Thank you all again for your words of comfort. It was really hard last night sleeping in bed without Murphy beside me. The entire room felt so empty without his food and water in there - but mostly his gentle purring/snoring


----------



## myfamilia

Well, I could barely make it through this thread without crying, before posting a reply. I'm so sorry and sad for you that this happened. 

I don't know what it's like to have to put a companion to sleep, due to failing health from chronic illness. But, I am getting a feel for it, as it is becomming a real part of what the future might soon turn out to be for me.

I read certain threads in search for help. In hope of learning something new someone tried, and it worked. Making sure I find others that have done/not done things like me, so I know it's not my fault. Desperate for relief, I try copying others who've learned to cope. 

I read threads...and cry

My search continues, my tears get bigger. But the fear is... a time coming when my pain has out weighed it.


----------



## Lisa 216

I'm so sorry, Hank  That's a shame about Murphy.

I'll move this to Rainbow Bridge for you.


----------



## jezza

aw, hank i feel so sorry for you, and like many others here know how you feel and have had to endure the same pain, murphy, was a beautiful cat, and as i was reading thro i despratly hoped he would pull thro  

rip murphy


----------



## Hank3

The days are slowly getting easier, however, there are just certain times during the day where it hits me so hard that my buddy is no longer there to meow and show me that unconditional love. Thank you for the continued comfort that all of you are offering. It means so much.

I'm going to write a "Thank you" card to the vet tomorrow for all of the years they have taken such great care of him. They were so understanding this past week.


----------



## Jeanie

Hank, my heart goes out to you. Murphy was a beautiful and much loved cat, and you will never forget him. I believe you will see him again. And in the meantime, hold on to the sweet memories. May God bless you and ease your pain.


----------



## jezza

Hank3 said:


> The days are slowly getting easier, however, there are just certain times during the day where it hits me so hard that my buddy is no longer there to meow and show me that unconditional love. Thank you for the continued comfort that all of you are offering. It means so much.
> 
> I'm going to write a "Thank you" card to the vet tomorrow for all of the years they have taken such great care of him. They were so understanding this past week.

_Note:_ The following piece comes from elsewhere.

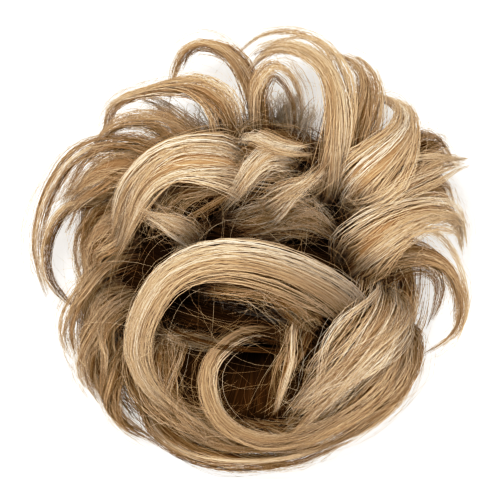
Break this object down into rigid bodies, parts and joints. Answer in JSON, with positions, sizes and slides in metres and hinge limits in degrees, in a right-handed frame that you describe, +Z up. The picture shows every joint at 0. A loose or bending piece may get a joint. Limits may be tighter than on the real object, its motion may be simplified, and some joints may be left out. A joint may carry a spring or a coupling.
{
  "type": "top knot hairpiece",
  "caption": "Tousled messy-bun hairpiece: curled locks of blond hair round a ring of packed hair on a stretchy band, with an open hole for the wearer's own bun.",
  "frame": {"origin": "middle of the bun's bounding box, on the surface that it lies on", "axes": "+X to the right and +Y to the back as the bun lies, +Z up, away from the wearer's head"},
  "size_m": [0.1488, 0.148, 0.0631],
  "materials": {
    "outer_hair": "satin",
    "inner_hair": "satin",
    "elastic_band": "matte"
  },
  "bodies": {
    "root": {"elastic_band": "elastic_band", "inner_hair": "inner_hair", "hollow_lock_1": "inner_hair", "hollow_lock_2": "inner_hair", "hollow_lock_3": "inner_hair", "front_sweep": "outer_hair", "left_bright_sweep": "outer_hair", "crown_fan_bright": "outer_hair", "right_fan_1": "outer_hair", "right_fan_2": "outer_hair", "right_fan_3": "outer_hair", "right_fan_4": "outer_hair", "right_fan_5": "outer_hair", "crown_fan_edge": "outer_hair", "centre_tress": "outer_hair", "centre_cross": "outer_hair", "inner_left_sweep": "outer_hair", "left_tuck": "outer_hair", "centre_curl": "outer_hair", "brow_tress": "outer_hair", "upper_left_wave": "outer_hair", "left_wave_high": "outer_hair", "left_wave_cross": "outer_hair", "left_fan_mid": "outer_hair", "left_outer_wisp": "outer_hair", "left_hook": "outer_hair", "crown_loop_outer": "outer_hair", "crown_loop_inner": "outer_hair", "crest_curl": "outer_hair", "crown_under_lock": "outer_hair", "well_loop": "outer_hair", "front_under_sweep": "outer_hair", "well_tongue": "outer_hair", "well_tuft": "outer_hair", "front_right_fan_1": "outer_hair", "front_right_fan_2": "outer_hair", "right_loop": "outer_hair", "right_loop_inner": "outer_hair", "front_right_hem": "outer_hair", "left_lower_sweep": "outer_hair", "left_lower_loop": "outer_hair", "left_side_panel": "outer_hair", "left_lower_drop": "outer_hair", "left_side_curtain": "outer_hair", "left_under_fan_1": "outer_hair", "left_under_fan_2": "outer_hair", "front_hem": "outer_hair", "skirt_lock_1": "outer_hair", "skirt_lock_2": "outer_hair", "skirt_lock_3": "outer_hair", "skirt_lock_4": "outer_hair", "skirt_lock_5": "outer_hair", "skirt_lock_6": "outer_hair", "skirt_lock_7": "outer_hair", "skirt_lock_8": "outer_hair", "skirt_lock_9": "outer_hair", "skirt_lock_10": "outer_hair", "skirt_lock_11": "outer_hair", "skirt_lock_12": "outer_hair"}
  },
  "joints": []
}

aw i know what you mean, its been 4.5 months and i still cant stop thinking about mig, one day youl be reunited, it some way or other


----------



## Hank3

It's been a little over a month now since Murphy was put down. I thought I'd share a couple of entries I posted on my blog.

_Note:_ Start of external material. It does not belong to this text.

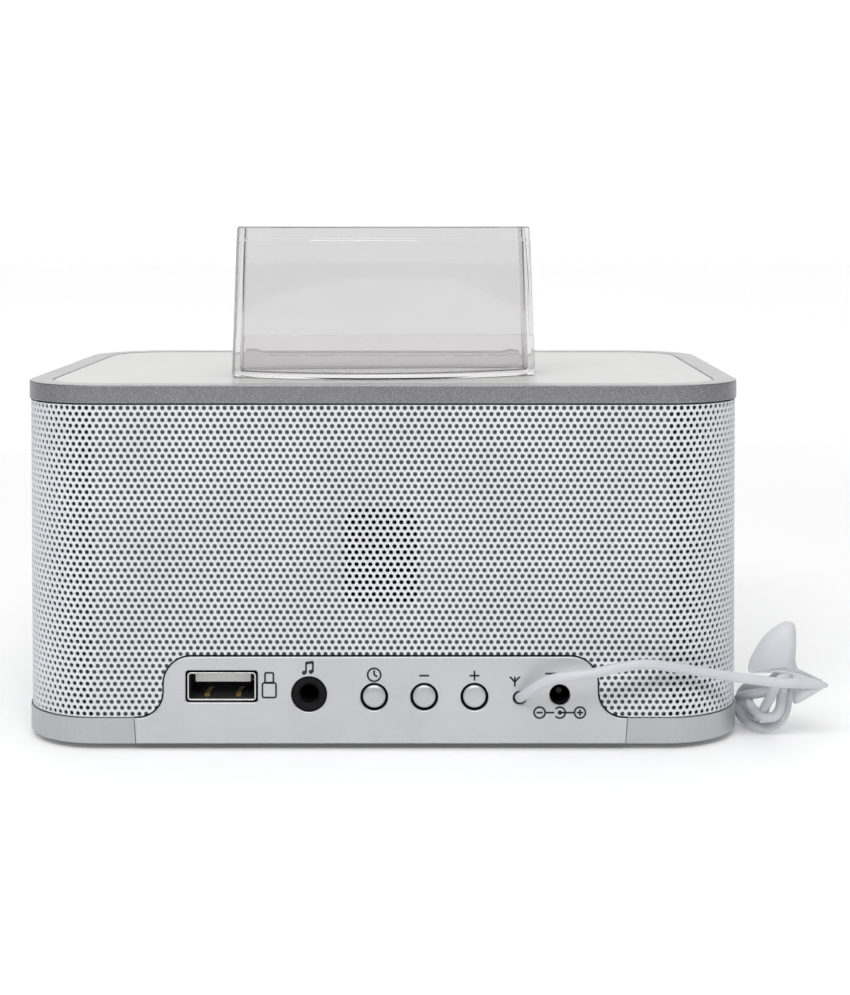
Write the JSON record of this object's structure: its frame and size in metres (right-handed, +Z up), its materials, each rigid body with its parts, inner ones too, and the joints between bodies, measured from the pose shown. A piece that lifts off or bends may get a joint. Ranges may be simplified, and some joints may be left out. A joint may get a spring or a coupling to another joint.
{
  "type": "clock radio",
  "caption": "Compact table clock radio with a wrap-round perforated grille, silver base and rear connector panel, clear phone tray on top and a soft wire antenna.",
  "frame": {"origin": "on the surface the radio stands on, under the middle of its body", "axes": "+Z up, +Y out of the rear connector panel, -Y out of the front display, +X to the right seen from the front"},
  "size_m": [0.153, 0.0989, 0.0998],
  "materials": {
    "white_painted_steel": "satin white paint on perforated sheet",
    "dark_silver_band": "fine metallic satin",
    "silver_paint": "fine-grained metallic satin",
    "white_plastic": "smooth satin",
    "clear_acrylic": "clear, polished",
    "grey_plastic": "moulded, matt",
    "black_plastic": "moulded, matt",
    "smoked_window": "smoked, polished",
    "black_rubber": "soft, matt",
    "bright_steel": "plated",
    "aluminium": "extruded",
    "ferrite": "dark, matt",
    "cone_paper": "black pulp",
    "circuit_board": "green solder mask",
    "white_insulator": "white moulding",
    "white_vinyl": "soft white vinyl"
  },
  "bodies": {
    "radio_body": {"grille": "white_painted_steel", "top_band": "dark_silver_band", "base_ring": "silver_paint", "rear_panel": "silver_paint", "top_panel": "white_plastic", "cabinet": "grey_plastic", "port_tube": "black_plastic", "bottom_plate": "black_plastic", "aux_jack": "black_plastic", "dc_jack": "black_plastic", "supply_capacitor": "black_plastic", "antenna_terminal": "black_plastic", "time_switch": "black_plastic", "minus_switch": "black_plastic", "plus_switch": "black_plastic", "alarm_button_switch": "black_plastic", "source_button_switch": "black_plastic", "snooze_bar_switch": "black_plastic", "volume_down_button_switch": "black_plastic", "volume_up_button_switch": "black_plastic", "display_module": "black_plastic", "display_window": "smoked_window", "foot_1": "black_rubber", "foot_2": "black_rubber", "foot_3": "black_rubber", "foot_4": "black_rubber", "bottom_screw_1": "bright_steel", "bottom_screw_2": "bright_steel", "bottom_screw_3": "bright_steel", "bottom_screw_4": "bright_steel", "usb_shell": "bright_steel", "dc_pin": "bright_steel", "speaker_frame_left": "bright_steel", "speaker_frame_right": "bright_steel", "tuner_shield": "bright_steel", "amplifier_heatsink": "aluminium", "speaker_magnet_left": "ferrite", "speaker_magnet_right": "ferrite", "speaker_cone_left": "cone_paper", "speaker_cone_right": "cone_paper", "main_board": "circuit_board", "rear_board": "circuit_board", "top_board": "circuit_board", "display_board": "circuit_board", "usb_tongue": "white_insulator", "antenna_wire": "white_vinyl", "antenna_hank": "white_vinyl", "antenna_tie": "white_vinyl"},
    "phone_tray_body": {"phone_tray": "clear_acrylic"},
    "time_button_body": {"time_button": "silver_paint", "time_plunger": "black_plastic"},
    "minus_button_body": {"minus_button": "silver_paint", "minus_plunger": "black_plastic"},
    "plus_button_body": {"plus_button": "silver_paint", "plus_plunger": "black_plastic"},
    "alarm_button_body": {"alarm_button": "white_plastic"},
    "source_button_body": {"source_button": "white_plastic"},
    "snooze_bar_body": {"snooze_bar": "white_plastic"},
    "volume_down_button_body": {"volume_down_button": "white_plastic"},
    "volume_up_button_body": {"volume_up_button": "white_plastic"}
  },
  "joints": [
    {"name": "phone_tray_lift", "type": "slide", "parent": "radio_body", "child": "phone_tray_body", "axis": [0, 0, 1], "range_m": [0, 0.035]},
    {"name": "time_button_press", "type": "slide", "parent": "radio_body", "child": "time_button_body", "axis": [0, -1, 0], "range_m": [0, 0.0006], "stiffness_N_per_m": 400},
    {"name": "minus_button_press", "type": "slide", "parent": "radio_body", "child": "minus_button_body", "axis": [0, -1, 0], "range_m": [0, 0.0006], "stiffness_N_per_m": 400},
    {"name": "plus_button_press", "type": "slide", "parent": "radio_body", "child": "plus_button_body", "axis": [0, -1, 0], "range_m": [0, 0.0006], "stiffness_N_per_m": 400},
    {"name": "alarm_button_press", "type": "slide", "parent": "radio_body", "child": "alarm_button_body", "axis": [0, 0, -1], "range_m": [0, 0.0006], "stiffness_N_per_m": 400},
    {"name": "source_button_press", "type": "slide", "parent": "radio_body", "child": "source_button_body", "axis": [0, 0, -1], "range_m": [0, 0.0006], "stiffness_N_per_m": 400},
    {"name": "snooze_bar_press", "type": "slide", "parent": "radio_body", "child": "snooze_bar_body", "axis": [0, 0, -1], "range_m": [0, 0.0006], "stiffness_N_per_m": 400},
    {"name": "volume_down_button_press", "type": "slide", "parent": "radio_body", "child": "volume_down_button_body", "axis": [0, 0, -1], "range_m": [0, 0.0006], "stiffness_N_per_m": 400},
    {"name": "volume_up_button_press", "type": "slide", "parent": "radio_body", "child": "volume_up_button_body", "axis": [0, 0, -1], "range_m": [0, 0.0006], "stiffness_N_per_m": 400}
  ]
}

The One For Murphy (prelude)...

The One For Murphy

If you don't feel like reading, below is a link of a little montage I made for Murphy. It includes me (second person in the montage), my friend (first person), my brother (third person), and his wife (the only female in the montage). We're the ones that Murphy touched the lives of the most. I wanted to not only give a tribute to Murphy, but show a range of emotions that was true to how he affected all of us during his time here.

Murphy Montage <--- Please "Right Click Save As"


----------



## Jeanie

You write beautifully, Hank. You capture the feelings of those who have lost our special friends so well. Fortunately, it's obvious that Murphy is alive and well--in your heart.


----------



## Hank3

Just checking back in. Thank you for the kind words, Jeanie. I still find myself meowing out loud sometimes when I get home from work. Murphy would always be waiting at the door to greet me. It's kinda lame I know, but in some cosmic way, it makes me smile and think about the great memories.


----------



## Jeanie

Not lame at all. You can't turn off love. Whatever makes you feel close to Murphy is good...never lame. He was such a beautiful cat.


----------